Walking into my internship at Samaritas the Tuesday after the EO was signed was an experience of mixed emotions. The atmosphere was heavy and my conversations with staff members included tears, confusion, and frustration. In this post, I will attempt to describe the local effects of President Trump’s Executive Order regarding immigration and refugees. The Grand Rapids community, a historical hub for refugee resettlement, has certainly taken a hit because of it.
So, the Monday following the EO, Samaritas staff had a conference call with their VOLAG sponsors (Lutheran Immigration and Refugee Services & Episcopal Migration Ministries), that was filled with uncertainly. The vague conclusion to the call? As quoted by Samaritas staff, “VOLAGs are working hard to figure out what the hell is going on.” They were informed that they could not guarantee Matching Grant funding, so clients who have been resettled within the past 90-days may not have access to Matching Grant benefits (see last post). Both clients and staff are feeling the blow. Samaritas staff were informed that if funding for LIRS and EMM is cut, Samaritas too would face budget cuts, staff cuts, etc. When your boss says he will support you in looking for other jobs, you expect the worst, yet everything is still surrounded in mystery. What they did know, however, is that they were allowed to resettled through Thursday of that week (February 2nd) and had 2 more arrivals, both from the Congo, before they “go dark” as Samaritas staff put it. As of the 27th, any arrivals from the seven banned countries were immediately cancelled, but anyone else already in-progress was allowed to enter, as their airplane tickets had already been purchased.
Knowing that, here are some numbers to consider:
Of the new refugee acceptance ceiling of 50,000 for 2017 FY, around 36,000 have already been resettled (the fiscal year is Oct. 1 2016 → Sept. 30, 2017). That means, that after the 120-day ban on all refugees is lifted in May, the United States will resettled a meager total of around 14,000 more refugees from May to September. Split that number (14,000) between the nine major VOLAGs and the 350+ sub-agencies around the nation, and Samaritas and Bethany Christian Services in Grand Rapids will probably resettle around 100 refugees. To put that in perspective with last fiscal year, Samaritas alone, resettled 576 individuals and Bethany Christian resettled a similar amount, making the total resettled in GR over 1,000. Want more numbers? GR will resettle 10% of what they did last year.
After the EO, Samaritas saw a lot of community support, but without clients, what can they do with said support?
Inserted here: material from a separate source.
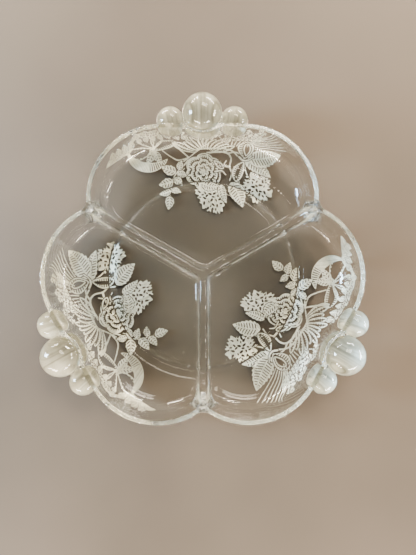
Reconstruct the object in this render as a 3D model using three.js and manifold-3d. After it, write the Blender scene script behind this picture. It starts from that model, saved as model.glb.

Chris Cavanaugh, resettlement program director at Samaritas, spoke on Stateside Michigan Radio about the challenges that refugees in the area are facing in the wake of Trump’s EO. He said, “I wish we had extreme vetting of [politicians] as much as we do for refugees.” Please listen to the 10-minute conversation HERE, it’s worth it.
Refugees bring great diversity and unique talent and tradition to the Grand Rapids community and are unparalleled models of human resiliency and dedicated hard work. When our refugee neighbors apply these traits toward a wealth of ambitious dreams, they make West Michigan ever more rich. I urge you not to forget their important and invaluable roles in our community and greater society.